At the same time, racial hostility by conservatives continued without let-up. Talk show host Rush Limbaugh, declared on his program Sept. 16 that the United States needed to return to racially segregated buses.
Referring to an incident in which a White student was beaten by Black students on a bus, Mr. Limbaugh blamed President Obama. “I think the (victim's) wrong. I think not only it was racism, it was justifiable racism. I mean, that's the lesson we're being taught here today. The kid shouldn't have been on the bus anyway. We need segregated buses—it was invading space and stuff. This is Obama's America.” (A full transcript of Mr. Limbaugh's comments on his radio show is available at MediaMatters.org.)

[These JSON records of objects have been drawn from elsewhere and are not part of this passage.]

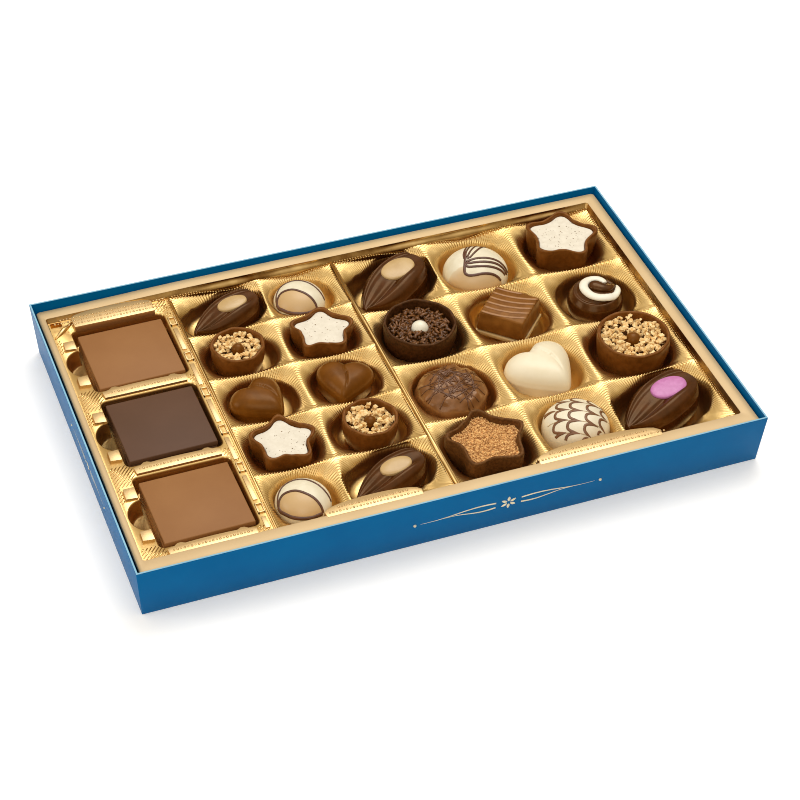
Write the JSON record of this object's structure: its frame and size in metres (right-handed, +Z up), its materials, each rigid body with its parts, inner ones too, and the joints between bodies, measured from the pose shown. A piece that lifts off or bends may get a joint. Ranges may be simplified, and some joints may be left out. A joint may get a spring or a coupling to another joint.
{
  "type": "box of chocolate pralines",
  "caption": "Open low box with a formed gold tray, stacks of thin square tablets and moulded pralines of many shapes, each in its own well.",
  "frame": {"origin": "centre of the box's base, on the surface it stands on", "axes": "+Z up, X along the box's long side, -Y towards the front wall"},
  "size_m": [0.2824, 0.1794, 0.027],
  "materials": {
    "blue_card": "printed card with a soft sheen",
    "gold_film": "metallised formed film",
    "milk_chocolate": "satin chocolate",
    "dark_chocolate": "glossy dark chocolate",
    "white_chocolate": "satin white chocolate",
    "beige_inlay": "satin caramel-coloured chocolate",
    "violet_inlay": "satin coloured chocolate",
    "chopped_nuts": "roasted chopped nuts",
    "crumb_filling": "fine caramel crumbs"
  },
  "bodies": {
    "root": {"box": "blue_card", "tray": "gold_film", "tablet_1_1": "milk_chocolate", "tablet_1_2": "milk_chocolate", "tablet_1_3": "milk_chocolate", "tablet_2_1": "dark_chocolate", "tablet_2_2": "dark_chocolate", "tablet_2_3": "dark_chocolate", "tablet_3_1": "milk_chocolate", "tablet_3_2": "milk_chocolate", "tablet_3_3": "milk_chocolate", "mini_leaf_1": "dark_chocolate", "mini_leaf_1_inlay": "beige_inlay", "mini_leaf_2": "dark_chocolate", "mini_leaf_2_inlay": "beige_inlay", "mini_dome_1": "white_chocolate", "mini_dome_2": "white_chocolate", "mini_nut_cup_1_shell": "milk_chocolate", "mini_nut_cup_1_bed": "chopped_nuts", "mini_nut_cup_1_ball": "milk_chocolate", "mini_nut_cup_2_shell": "milk_chocolate", "mini_nut_cup_2_bed": "chopped_nuts", "mini_nut_cup_2_ball": "milk_chocolate", "mini_star_1_shell": "milk_chocolate", "mini_star_1_filling": "white_chocolate", "mini_star_2_shell": "milk_chocolate", "mini_star_2_filling": "white_chocolate", "mini_heart_1": "milk_chocolate", "mini_heart_2": "milk_chocolate", "leaf_1": "dark_chocolate", "leaf_1_inlay": "beige_inlay", "leaf_2": "dark_chocolate", "leaf_2_inlay": "violet_inlay", "lined_dome": "white_chocolate", "white_star_shell": "milk_chocolate", "white_star_filling": "white_chocolate", "vermicelli_cup_shell": "dark_chocolate", "vermicelli_cup_bed": "dark_chocolate", "vermicelli_cup_ball": "white_chocolate", "square_plate": "beige_inlay", "square_block": "milk_chocolate", "swirl_body": "dark_chocolate", "swirl_ribbon": "white_chocolate", "milk_dome": "milk_chocolate", "white_heart": "white_chocolate", "nut_cup_shell": "milk_chocolate", "nut_cup_bed": "chopped_nuts", "nut_cup_ball": "milk_chocolate", "crumb_star_shell": "dark_chocolate", "crumb_star_filling": "crumb_filling", "feather_dome": "white_chocolate"}
  },
  "joints": []
}
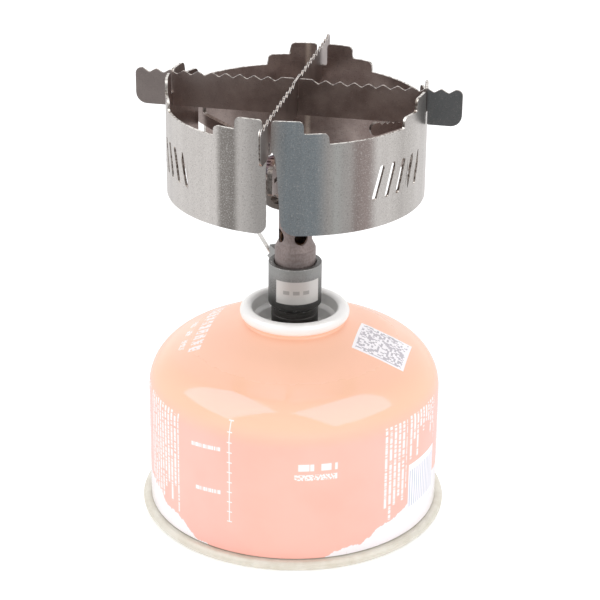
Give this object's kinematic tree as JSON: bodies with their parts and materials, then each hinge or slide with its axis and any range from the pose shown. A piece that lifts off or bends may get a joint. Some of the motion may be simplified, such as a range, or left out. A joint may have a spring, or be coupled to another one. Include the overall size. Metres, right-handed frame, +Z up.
{
  "type": "canister stove",
  "caption": "Gas canister with a screw-on burner, folding arms, wire valve handle, slotted round windscreen and interlocking serrated cross plates as pot stand.",
  "frame": {"origin": "centre of the canister's base, on the surface it stands on", "axes": "+Z up along the canister's axis; one cross plate along X, the other along Y; the windscreen's seam faces -Y"},
  "size_m": [0.1128, 0.1128, 0.1598],
  "materials": {
    "can_paint": "satin",
    "tin": "satin",
    "tin_bright": "satin",
    "brass": "satin",
    "rubber": "matte",
    "steel": "satin",
    "steel_burnt": "heat tinted",
    "sintered": "matte",
    "black": "black anodised",
    "anodised": "grey anodised",
    "titanium": "satin titanium",
    "titanium_dark": "heat tinted titanium"
  },
  "bodies": {
    "canister": {"canister_shell": "can_paint", "canister_base": "tin", "mounting_cup": "tin_bright", "valve_housing": "brass", "valve_gasket": "rubber", "valve_spring": "steel"},
    "valve_stem": {"valve_stem": "brass"},
    "burner": {"thread_connector": "black", "connector_o_ring": "rubber", "gas_filter": "sintered", "depressor_pin": "brass", "valve_body": "anodised", "jet_nozzle": "brass", "gland_nut": "steel", "mixing_tube": "titanium_dark", "burner_bowl": "titanium_dark", "burner_cap": "steel_burnt", "arm_bracket": "titanium", "arm_rivet_1": "steel", "arm_rivet_2": "steel", "arm_rivet_3": "steel"},
    "spindle_seal": {"spindle_o_ring": "rubber"},
    "spindle": {"needle_spindle": "steel"},
    "handle": {"wire_handle": "steel"},
    "arm_1": {"support_arm_1": "titanium_dark"},
    "arm_2": {"support_arm_2": "titanium_dark"},
    "arm_3": {"support_arm_3": "titanium_dark"},
    "windscreen": {"windscreen_ring": "titanium"},
    "plate_x": {"cross_plate_x": "titanium_dark"},
    "plate_y": {"cross_plate_y": "titanium_dark"}
  },
  "joints": [
    {"name": "stem_rise", "type": "slide", "parent": "canister", "child": "valve_stem", "axis": [0, 0, 1], "range_m": [0, 0.0023], "deforming": ["valve_spring"]},
    {"name": "stove_unscrew", "type": "hinge", "parent": "valve_stem", "child": "burner", "pos_m": [0, 0, 0], "axis": [0, 0, 1], "range_deg": [0, 900]},
    {"name": "spindle_travel", "type": "slide", "parent": "burner", "child": "spindle_seal", "axis": [-0.5592, 0.829, 0], "range_m": [0, 0.001]},
    {"name": "spindle_turn", "type": "hinge", "parent": "spindle_seal", "child": "spindle", "pos_m": [0, 0, 0.086], "axis": [-0.5592, 0.829, 0], "range_deg": [0, 720]},
    {"name": "handle_flip", "type": "hinge", "parent": "spindle", "child": "handle", "pos_m": [-0.01035, 0.01534, 0.086], "axis": [0.4145, 0.2796, -0.866], "range_deg": [-27, 83]},
    {"name": "arm_1_fold", "type": "hinge", "parent": "burner", "child": "arm_1", "pos_m": [0.00021, -0.0098, 0.119], "axis": [0.9998, 0.0209, 0], "range_deg": [0, 100]},
    {"name": "arm_2_fold", "type": "hinge", "parent": "burner", "child": "arm_2", "pos_m": [0.00838, 0.00508, 0.119], "axis": [-0.518, 0.8554, 0], "range_deg": [0, 100]},
    {"name": "arm_3_fold", "type": "hinge", "parent": "burner", "child": "arm_3", "pos_m": [-0.00859, 0.00472, 0.119], "axis": [-0.4818, -0.8763, 0], "range_deg": [0, 100]},
    {"name": "windscreen_lift", "type": "slide", "parent": "burner", "child": "windscreen", "axis": [0, 0, 1], "range_m": [0, 0.05]},
    {"name": "plate_x_lift", "type": "slide", "parent": "windscreen", "child": "plate_x", "axis": [0, 0, 1], "range_m": [0, 0.03]},
    {"name": "plate_y_lift", "type": "slide", "parent": "plate_x", "child": "plate_y", "axis": [0, 0, 1], "range_m": [0, 0.03]}
  ],
  "couplings": [
    {"joint": "stem_rise", "follows": "stove_unscrew", "m_per_rad": 0.00014438},
    {"joint": "spindle_travel", "follows": "spindle_turn", "m_per_rad": 0.000079577}
  ]
}
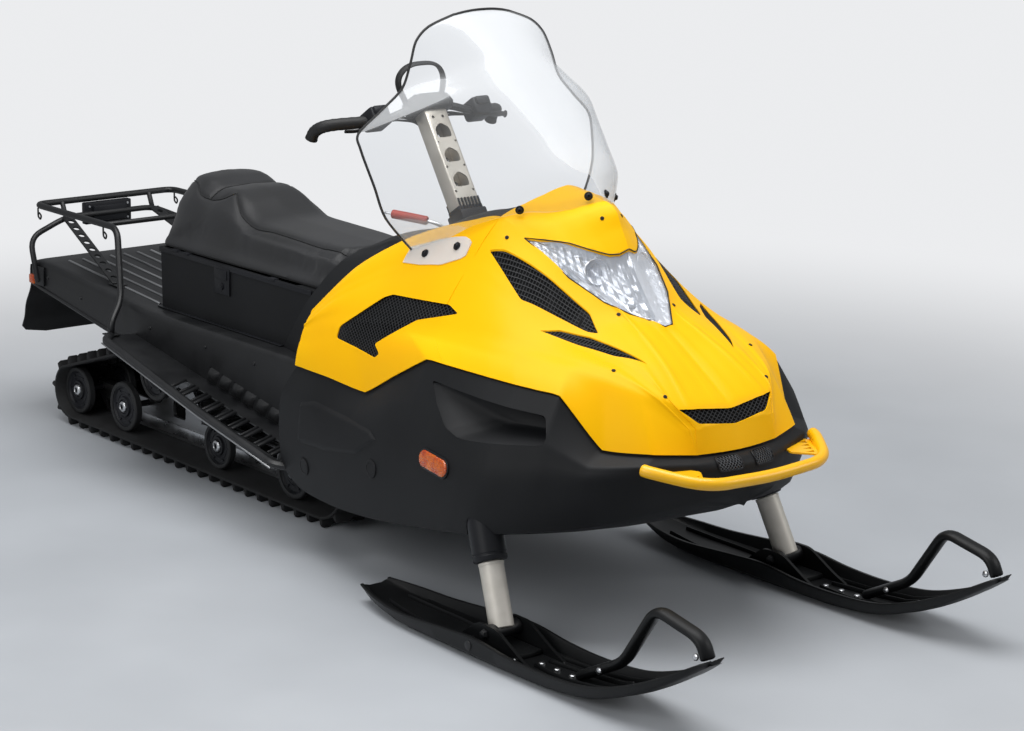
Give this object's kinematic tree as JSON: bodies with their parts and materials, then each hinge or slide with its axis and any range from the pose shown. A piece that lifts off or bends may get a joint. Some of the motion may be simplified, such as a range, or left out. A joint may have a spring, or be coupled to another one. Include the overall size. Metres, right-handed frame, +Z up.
{
  "type": "snowmobile",
  "caption": "Wide-track utility snowmobile with bench seat over a storage box, rear cargo rack, tall windshield, yellow nose and two steered skis.",
  "frame": {"origin": "on the floor under the middle of the whole machine's box", "axes": "+X forward towards the ski tips, +Y to the rider's left, +Z up"},
  "size_m": [3.4656, 1.16, 1.4599],
  "materials": {
    "yellow_paint": "glossy warm yellow paint on plastic and tube",
    "black_plastic": "satin black moulded plastic",
    "black_paint": "satin black powder coat",
    "seat_vinyl": "grained black seat vinyl",
    "track_rubber": "matt black rubber",
    "champagne": "champagne anodised aluminium",
    "bare_aluminium": "bare machined aluminium",
    "dark_steel": "dark blackened steel",
    "clear": "clear polycarbonate",
    "amber": "amber moulded lens",
    "red_lens": "red moulded lens",
    "engine": null,
    "red_enamel": "red lever cover"
  },
  "bodies": {
    "chassis": {"hood": "yellow_paint", "front_bumper": "yellow_paint", "lower_body": "black_plastic", "seat_box": "black_plastic", "console": "black_plastic", "tail_light": "black_plastic", "seat_latch": "black_plastic", "strut_sleeve_left": "black_plastic", "strut_sleeve_right": "black_plastic", "vent_liner_left": "black_plastic", "vent_liner_right": "black_plastic", "front_grille": "black_plastic", "rear_idlers": "black_plastic", "second_idlers": "black_plastic", "third_idlers": "black_plastic", "fourth_idlers": "black_plastic", "carrier_wheels": "black_plastic", "tunnel": "black_paint", "running_board_left": "black_paint", "running_board_right": "black_paint", "cargo_rack": "black_paint", "front_arm": "black_paint", "rear_arm": "black_paint", "track": "track_rubber", "snow_flap": "track_rubber", "slide_rail_left": "bare_aluminium", "slide_rail_right": "bare_aluminium", "headlight_bowl": "bare_aluminium", "drive_axle": "dark_steel", "hitch": "dark_steel", "windshield": "clear", "headlight_lens": "clear", "side_marker_left": "amber", "side_marker_right": "amber", "rear_marker_left": "amber", "rear_marker_right": "amber", "tail_lens": "red_lens", "engine_block": "engine", "shift_lever": "red_enamel"},
    "steering": {"steering_column": "champagne", "column_foot": "black_plastic", "handlebar": "black_plastic", "strap_hoop": "black_plastic", "control_pod_left": "black_plastic", "control_pod_right": "black_plastic"},
    "seat_body": {"seat": "seat_vinyl"},
    "leg_left": {"ski_leg_left": "champagne"},
    "leg_right": {"ski_leg_right": "champagne"},
    "ski_body_left": {"ski_left": "black_plastic"},
    "ski_body_right": {"ski_right": "black_plastic"}
  },
  "joints": [
    {"name": "steering_turn", "type": "hinge", "parent": "chassis", "child": "steering", "pos_m": [0.2378, 0, 0.915], "axis": [-0.5445, 0, 0.8388], "range_deg": [-38, 38]},
    {"name": "ski_steer_left", "type": "hinge", "parent": "chassis", "child": "leg_left", "pos_m": [0.9898, 0.482, 0.088], "axis": [-0.4109, -0.103, 0.9058], "range_deg": [-31, 31]},
    {"name": "ski_steer_right", "type": "hinge", "parent": "chassis", "child": "leg_right", "pos_m": [0.9898, -0.482, 0.088], "axis": [-0.4109, 0.103, 0.9058], "range_deg": [-31, 31]},
    {"name": "ski_pitch_left", "type": "hinge", "parent": "leg_left", "child": "ski_body_left", "pos_m": [1.0018, 0.482, 0.062], "axis": [0, 1, 0], "range_deg": [-12, 12]},
    {"name": "ski_pitch_right", "type": "hinge", "parent": "leg_right", "child": "ski_body_right", "pos_m": [1.0018, -0.482, 0.062], "axis": [0, 1, 0], "range_deg": [-12, 12]},
    {"name": "seat_tilt", "type": "hinge", "parent": "chassis", "child": "seat_body", "pos_m": [-0.5, 0.2125, 0.655], "axis": [-1, 0, 0], "range_deg": [0, 45]}
  ],
  "couplings": [
    {"joint": "ski_steer_left", "follows": "steering_turn", "ratio": 0.8},
    {"joint": "ski_steer_right", "follows": "steering_turn", "ratio": 0.8}
  ]
}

“In Obama's America, the White kids now get beat up with the Black kids cheering, ‘Yay, right on, right on, right on, right on.'
“I wonder if Obama's going to come to the defense of the assailants the way he did his friend Skip Gates up there at Harvard. White Americans are racists who have created what they call free markets that really just enslave the rest of America and her trading partners,” Mr. Limbaugh said mockingly. “I mean, it was White Americans that ran off Van Jones. No, look, let's just follow Eric Holder's advice and not be cowards about all this. Let's have an open conversation, an honest conversation about all of our typical White grandmothers. You had one, I had one. Obama had one. They're racists just like our students are,” Mr. Limbaugh continued.
“If homosexuality being inborn is what makes it acceptable, why does racism being inborn not make racism acceptable?” the talk show host asked. “I'm sorry—I mean, this is the way my mind works. But apparently now we don't choose racism, we just are racists. We are born that way. We don't choose it. So shouldn't it be acceptable, excuse — this is according to the way the left thinks about things.”